• The request:
Return the first line, the line containing "inside the spirals.", and every line between them, exactly as they stand.
* * *
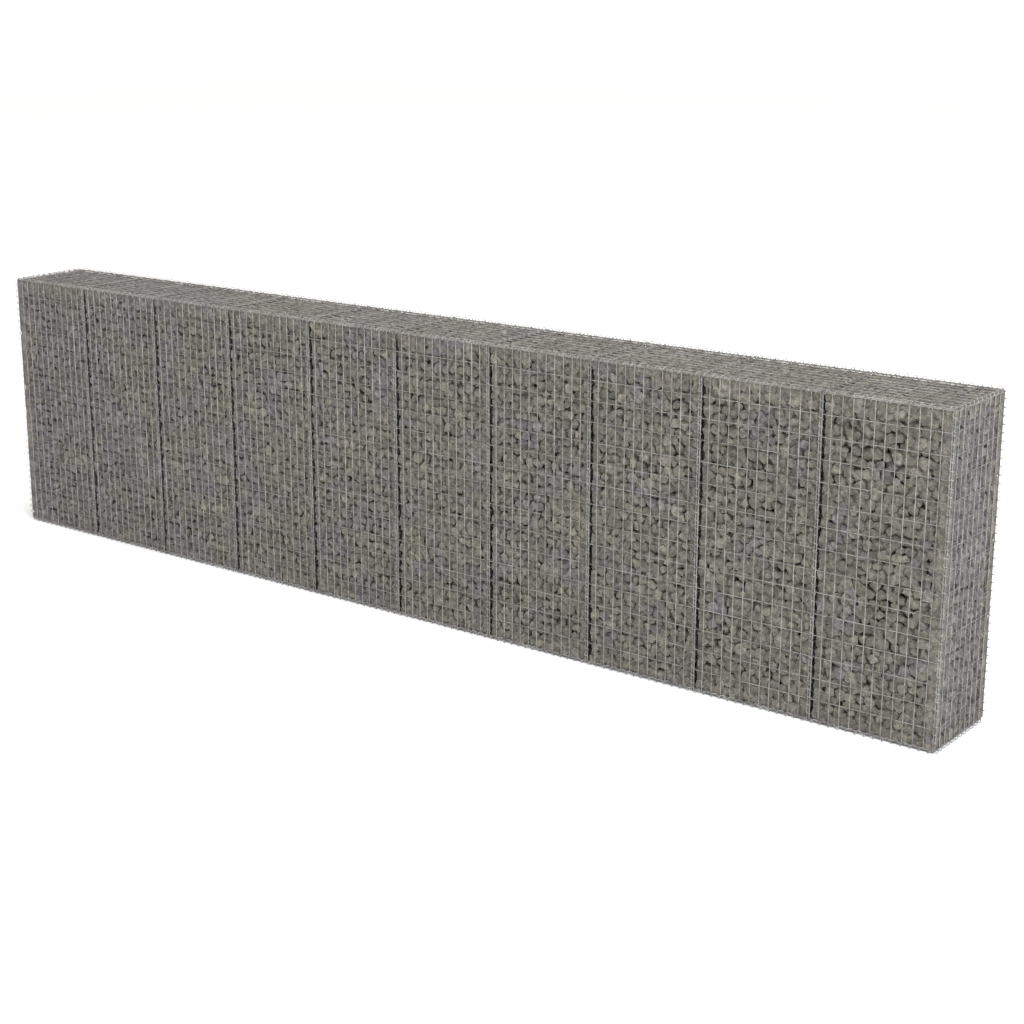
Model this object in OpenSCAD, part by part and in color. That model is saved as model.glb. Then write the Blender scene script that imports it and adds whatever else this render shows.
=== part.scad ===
// Gabion wall: a row of welded-mesh baskets, each filled with stone, bound together along
// every edge with spiral binders and closed on top with mesh lids.
//
// Frame: X runs along the wall, Y through it with the front face towards -Y, and Z is up.
// The origin is on the ground, midway along the wall and midway through it.
// A binder line is the line that a spiral binder turns around. Binder lines are the edges of
// the baskets, and every mesh panel's border wires lie beside them, inside the spirals.

/* [Wall] */
// Number of baskets in the row, up to the ten that have nodes below
bay_count = 10; // [1:1:10]
// Width of one basket, between binder lines
bay_w = 600; // [300:20:1000]
// Depth of the wall, front to back, between binder lines
wall_d = 500; // [300:20:1000]
// Height of the wall, from its lowest binder lines to its highest
wall_h = 1500; // [500:50:2000]

/* [Mesh] */
// Diameter of the mesh wire
wire_d = 4; // [3:0.5:5]
// Spacing of the wires that are modelled, both ways
mesh_pitch = 100; // [75:5:150]
// Depth that two welded wires sink into each other
weld_bite = 0.6; // [0.3:0.1:1]
// Length of wire that stands past the middle of a border wire
wire_past = 0.5; // [0.3:0.1:0.5]
// Clearance between the ends of the wires of two panels that meet at a binder line
corner_clearance = 0.1; // [0.1:0.1:2]

/* [Spiral binders] */
// Diameter of the spiral's wire
spiral_wire_d = 3.2; // [2.5:0.1:4]
// Clearance between a spiral and the border wires inside it
spiral_clearance = 0.4; // [0.2:0.1:1]
// Clearance between a length of spiral and the wires or spirals at its ends
spiral_end_gap = 1; // [0.5:0.5:3]

/* [Stone fill] */
// Gap between the stone and the spirals at the edges of its basket
fill_gap = 4.4; // [1:0.1:15]
// Gap between the stone and the mesh under and over it
fill_seat = 1; // [0.5:0.5:5]

/* [Ground] */
// Clearance between the lowest spirals and the ground
spiral_lift = 0.3; // [0.1:0.1:2]

/* [Hidden] */
BAR_SIDES = 4;
ROUND = 48;
wire_r = wire_d / 2;
// The two layers of a welded mesh lie this far apart, centre to centre
layer_step = wire_d - weld_bite;
// Distance from a binder line to the border wires of the panels that it binds, which keeps
// the wire ends of one panel clear of the second layer of the next
border_in = wire_past + layer_step + wire_r + corner_clearance;
// A border wire of the second layer is this far from the binder line, across the panel
second_in = sqrt(border_in * border_in - layer_step * layer_step);
spiral_inner_r = border_in + wire_r + spiral_clearance;
spiral_outer_r = spiral_inner_r + spiral_wire_d;
wall_w = bay_count * bay_w;
left_x = -wall_w / 2;
front_y = -wall_d / 2;
back_y = wall_d / 2;
fill_in = spiral_outer_r + fill_gap;
base_z = spiral_outer_r + spiral_lift;
top_z = base_z + wall_h;

// Places of the wires along a panel's side, as distances from its first binder line:
// one border wire at each end and evenly spaced wires between them.
function wire_places(span, pitch, border) =
    let (cells = max(1, round(span / pitch)))
    [for (i = [0 : cells]) i == 0 ? border : i == cells ? span - border : span * i / cells];

// The free lengths between neighbouring wires where a spiral can run, as [start, end].
function spiral_runs(span) =
    let (wires = wire_places(span, mesh_pitch, border_in), corner = spiral_outer_r + spiral_end_gap)
    [for (i = [0 : len(wires) - 2]) [
        max(wires[i] + wire_r + spiral_end_gap, corner),
        min(wires[i + 1] - wire_r - spiral_end_gap, span - corner)
    ]];

// X of the binder line at a joint: joint 0 is the left end of the wall.
function joint_x(joint) = left_x + joint * bay_w;

// A straight wire along Z, with its corners on the panel's axes.
module bar(length) {
    cylinder(h = length, d = wire_d, $fn = BAR_SIDES);
}

// Welded mesh in the XY plane, from the corner where two binder lines meet. Its X wires lie
// at Z = 0 and its Y wires lie one layer away, on the side that layer_side gives.
module mesh_panel(size_x, size_y, layer_side) {
    x_places = wire_places(size_x, mesh_pitch, second_in);
    y_places = wire_places(size_y, mesh_pitch, border_in);
    for (y = y_places)
        translate([second_in - wire_past, y, 0])
            rotate([0, 90, 0])
                bar(size_x - 2 * (second_in - wire_past));
    for (x = x_places)
        translate([x, border_in - wire_past, layer_side * layer_step])
            rotate([-90, 0, 0])
                bar(size_y - 2 * (border_in - wire_past));
}

// Upright panel along the wall. Its uprights lie on the binder plane and its cross wires
// lie one layer inwards, which is towards +Y where inward is 1.
module long_panel(bay, face_y, inward) {
    translate([joint_x(bay - 1), face_y, base_z])
        rotate([0, -90, -90])
            mesh_panel(wall_h, bay_w, inward);
}

// Upright panel through the wall, with its cross wires one layer towards +X or -X.
module cross_panel(joint, cross_side) {
    translate([joint_x(joint), front_y, base_z])
        rotate([0, -90, 0])
            mesh_panel(wall_h, wall_d, -cross_side);
}

// Flat panel over or under one basket.
module flat_panel(bay, z, layer_side) {
    translate([joint_x(bay - 1), front_y, z])
        mesh_panel(bay_w, wall_d, layer_side);
}

module front_panel(bay) {
    color([0.75, 0.75, 0.73])
        if (bay <= bay_count)
            long_panel(bay, front_y, 1);
}

module back_panel(bay) {
    color([0.75, 0.75, 0.73])
        if (bay <= bay_count)
            long_panel(bay, back_y, -1);
}

module end_panel_left() {
    color([0.75, 0.75, 0.73])
        cross_panel(0, 1);
}

module end_panel_right() {
    color([0.75, 0.75, 0.73])
        cross_panel(bay_count, -1);
}

// The dividers that stand between the baskets, from the first joint to the last.
module dividers(first, last) {
    color([0.68, 0.68, 0.66])
        for (joint = [1 : bay_count - 1])
            if (joint >= first && joint <= last)
                cross_panel(joint, 1);
}

module lids(first, last) {
    color([0.78, 0.78, 0.76])
        for (bay = [1 : bay_count])
            if (bay >= first && bay <= last)
                flat_panel(bay, top_z, 1);
}

module base_panels(first, last) {
    color([0.68, 0.68, 0.66])
        for (bay = [1 : bay_count])
            if (bay >= first && bay <= last)
                flat_panel(bay, base_z, -1);
}

// Stone inside one basket. It rests on the base mesh, and in each cell of that mesh it
// comes through between the wires and stands on the ground.
module stone_fill(bay) {
    under_z = base_z + wire_r + fill_seat;
    over_z = top_z - wire_r - fill_seat;
    columns = wire_places(bay_w, mesh_pitch, 0);
    rows = wire_places(wall_d, mesh_pitch, 0);
    color([0.5, 0.49, 0.45])
        if (bay <= bay_count)
            translate([joint_x(bay - 1), front_y, 0]) {
                translate([fill_in, fill_in, under_z])
                    cube([bay_w - 2 * fill_in, wall_d - 2 * fill_in, over_z - under_z]);
                for (i = [0 : len(columns) - 2])
                    for (j = [0 : len(rows) - 2])
                        translate([columns[i] + fill_in, rows[j] + fill_in, 0])
                            cube([
                                columns[i + 1] - columns[i] - 2 * fill_in,
                                rows[j + 1] - rows[j] - 2 * fill_in,
                                under_z + fill_seat
                            ]);
            }
}

// Spiral binder along Z, as the tube that its turns fill, in lengths that end clear of the
// mesh wires that pass between the turns.
module spiral(span) {
    for (run = spiral_runs(span))
        translate([0, 0, run[0]])
            difference() {
                cylinder(h = run[1] - run[0], r = spiral_outer_r, $fn = ROUND);
                translate([0, 0, -1])
                    cylinder(h = run[1] - run[0] + 2, r = spiral_inner_r, $fn = ROUND);
            }
}

module upright_spiral(joint, y) {
    translate([joint_x(joint), y, base_z])
        spiral(wall_h);
}

module joint_spirals(y) {
    color([0.8, 0.8, 0.78])
        for (joint = [1 : bay_count - 1])
            upright_spiral(joint, y);
}

module corner_spirals() {
    color([0.8, 0.8, 0.78])
        for (joint = [0, bay_count])
            for (y = [front_y, back_y])
                upright_spiral(joint, y);
}

// The spirals around every basket at one level: along the front and back edges of the
// baskets and across the wall at every joint and end.
module level_spirals(z) {
    color([0.8, 0.8, 0.78]) {
        for (bay = [1 : bay_count])
            for (y = [front_y, back_y])
                translate([joint_x(bay - 1), y, z])
                    rotate([0, 90, 0])
                        spiral(bay_w);
        for (joint = [0 : bay_count])
            translate([joint_x(joint), front_y, z])
                rotate([-90, 0, 0])
                    spiral(wall_d);
    }
}

front_panel(1);  // front_panel_01
front_panel(2);  // front_panel_02
front_panel(3);  // front_panel_03
front_panel(4);  // front_panel_04
front_panel(5);  // front_panel_05
front_panel(6);  // front_panel_06
front_panel(7);  // front_panel_07
front_panel(8);  // front_panel_08
front_panel(9);  // front_panel_09
front_panel(10);  // front_panel_10
back_panel(1);  // back_panel_01
back_panel(2);  // back_panel_02
back_panel(3);  // back_panel_03
back_panel(4);  // back_panel_04
back_panel(5);  // back_panel_05
back_panel(6);  // back_panel_06
back_panel(7);  // back_panel_07
back_panel(8);  // back_panel_08
back_panel(9);  // back_panel_09
back_panel(10);  // back_panel_10
end_panel_left();
end_panel_right();
dividers(1, 3);  // dividers_left
dividers(4, 6);  // dividers_middle
dividers(7, 9);  // dividers_right
lids(1, 5);  // lids_left
lids(6, 10);  // lids_right
base_panels(1, 5);  // base_panels_left
base_panels(6, 10);  // base_panels_right
stone_fill(1);  // stone_fill_01
stone_fill(2);  // stone_fill_02
stone_fill(3);  // stone_fill_03
stone_fill(4);  // stone_fill_04
stone_fill(5);  // stone_fill_05
stone_fill(6);  // stone_fill_06
stone_fill(7);  // stone_fill_07
stone_fill(8);  // stone_fill_08
stone_fill(9);  // stone_fill_09
stone_fill(10);  // stone_fill_10
joint_spirals(front_y);  // front_joint_spirals
joint_spirals(back_y);  // back_joint_spirals
corner_spirals();
level_spirals(top_z);  // top_spirals
level_spirals(base_z);  // base_spirals
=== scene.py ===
"""Looks of a gabion wall: ten welded-mesh baskets of broken stone, bound with spiral wire.

The wall runs along X, its front faces -Y, and Z is up. All sizes are in metres.
Binder lines are the edges of the baskets, which the spirals turn around.
"""
import math
import random

import bpy
from mathutils import Matrix, Vector, kdtree, noise


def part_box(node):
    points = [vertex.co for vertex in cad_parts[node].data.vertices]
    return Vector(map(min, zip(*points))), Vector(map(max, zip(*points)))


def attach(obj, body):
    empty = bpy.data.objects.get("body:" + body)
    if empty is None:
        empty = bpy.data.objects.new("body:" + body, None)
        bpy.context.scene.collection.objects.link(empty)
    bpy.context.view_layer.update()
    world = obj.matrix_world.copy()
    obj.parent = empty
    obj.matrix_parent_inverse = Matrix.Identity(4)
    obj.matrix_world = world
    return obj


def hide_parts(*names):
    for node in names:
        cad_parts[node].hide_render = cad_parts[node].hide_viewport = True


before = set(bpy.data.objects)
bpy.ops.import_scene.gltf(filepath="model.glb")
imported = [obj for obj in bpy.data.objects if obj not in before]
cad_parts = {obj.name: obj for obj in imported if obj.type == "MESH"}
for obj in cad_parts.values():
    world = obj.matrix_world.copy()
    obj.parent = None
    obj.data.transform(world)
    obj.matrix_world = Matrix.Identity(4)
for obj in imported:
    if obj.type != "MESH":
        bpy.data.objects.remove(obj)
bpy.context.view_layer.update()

MM = 0.001

# Camera, with its angles in degrees, and stage
CAMERA_PLACE = (6.1134, -7.3962, 3.2352)
CAMERA_TURN = 40.221
CAMERA_DIP = 14.904
CAMERA_ROLL = -0.808
CAMERA_LENS = 66.178
CAMERA_SENSOR = 36.0
CAMERA_SHIFT = (0.103, -0.0308)
CAMERA_REACH = 100.0
WORLD_LIGHT = 1.085
FLOOR_SIZE = 80.0

# Welded mesh
WIRE_D = 4.0 * MM
LAYER_STEP = 3.4 * MM
BORDER_IN = 6.0 * MM
SECOND_IN = math.sqrt(BORDER_IN ** 2 - LAYER_STEP ** 2)
WIRE_STUB = 0.5 * MM
CLOSE_PITCH = 50.0 * MM
WIDE_PITCH = 100.0 * MM
WIRE_SIDES = 8
WIRE_KINK = 0.35 * MM
WIRE_CUT_STEP = 0.3
WIRE_SMOOTH = math.radians(50)

# Dusting and painted shade on the mesh: least and most on its X wires and on its Y wires;
# the spread is dusting, and the Y wires' larger share is painted shade that darkens them
X_WIRE_DUST_AND_SHADE = (0.0, 0.3)
Y_WIRE_DUST_AND_SHADE = (0.6, 0.9)
BETWEEN_DUST_AND_SHADE_SHARES = 0.5
# Painted shade along the wall: at the right end of the front the level wires have less and the
# upright ones more
LEVEL_DUST_AND_SHADE_LESS = 0.4
LEVEL_DUST_AND_SHADE_STEP = 0.1
LEVEL_DUST_AND_SHADE_MOST = 0.35
UPRIGHT_DUST_AND_SHADE_MORE = 0.15
UPRIGHT_DUST_AND_SHADE_STEP = 0.03
# The dark colour that the dusting and the painted shade mix into the zinc
DUST_AND_SHADE_COLOUR = (0.150, 0.145, 0.130)

# Spirals
SPIRAL_WIRE_D = 3.2 * MM
SPIRAL_OUTER_R = 11.6 * MM
SPIRAL_R = SPIRAL_OUTER_R - SPIRAL_WIRE_D / 2
UPRIGHT_PITCH = 37.5 * MM
ACROSS_PITCH = 40.0 * MM
LONG_TURNS = 14
SPIRAL_STEPS = 12
SPIRAL_SIDES = 5
SPIRAL_CORNER = SPIRAL_OUTER_R + 1.0 * MM
SPIRAL_FLATNESS = 0.72
SPIRAL_SMOOTH = math.radians(80)
LEAD_STEP = 0.5 * MM
# Mesh wires pass a spiral this many degrees round from square to the wall
WIRE_PASSES = 20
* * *
• Response:
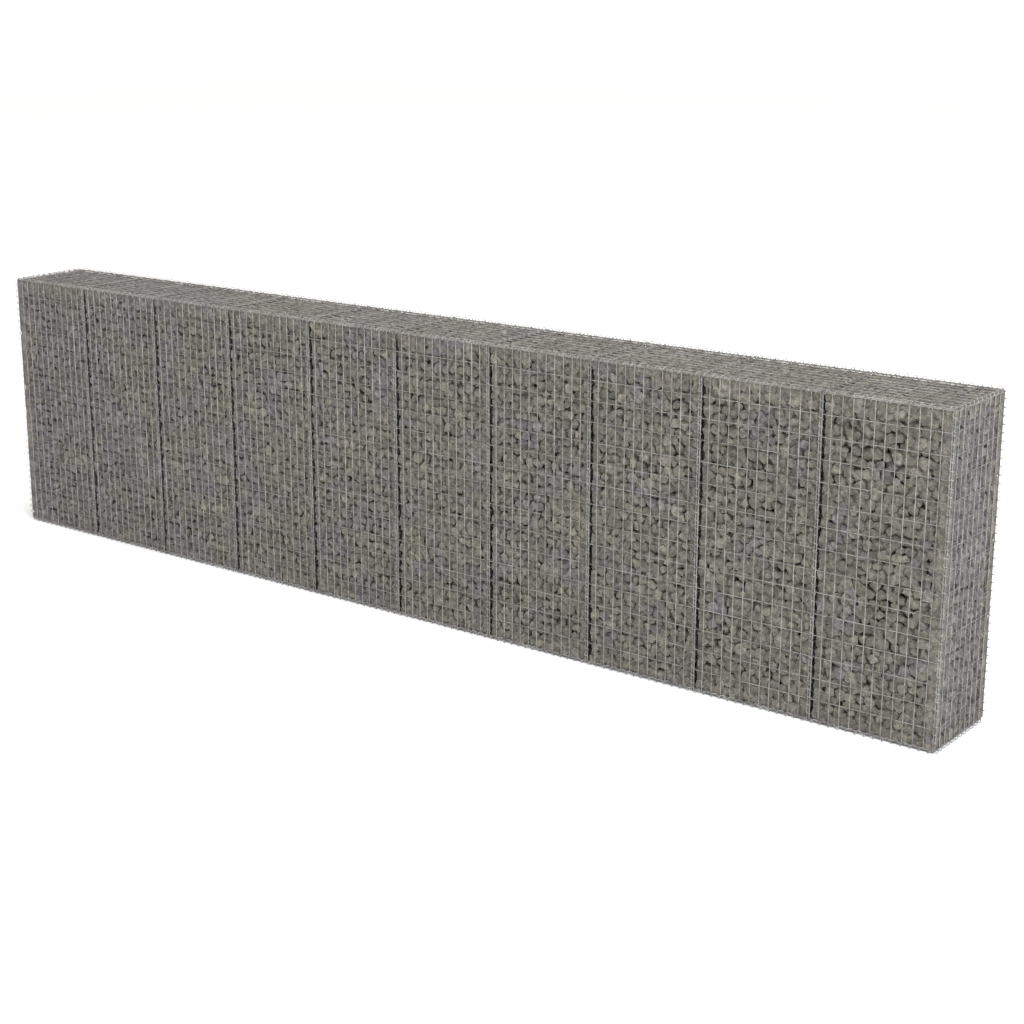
Model this object in OpenSCAD, part by part and in color. That model is saved as model.glb. Then write the Blender scene script that imports it and adds whatever else this render shows.
=== part.scad ===
// Gabion wall: a row of welded-mesh baskets, each filled with stone, bound together along
// every edge with spiral binders and closed on top with mesh lids.
//
// Frame: X runs along the wall, Y through it with the front face towards -Y, and Z is up.
// The origin is on the ground, midway along the wall and midway through it.
// A binder line is the line that a spiral binder turns around. Binder lines are the edges of
// the baskets, and every mesh panel's border wires lie beside them, inside the spirals.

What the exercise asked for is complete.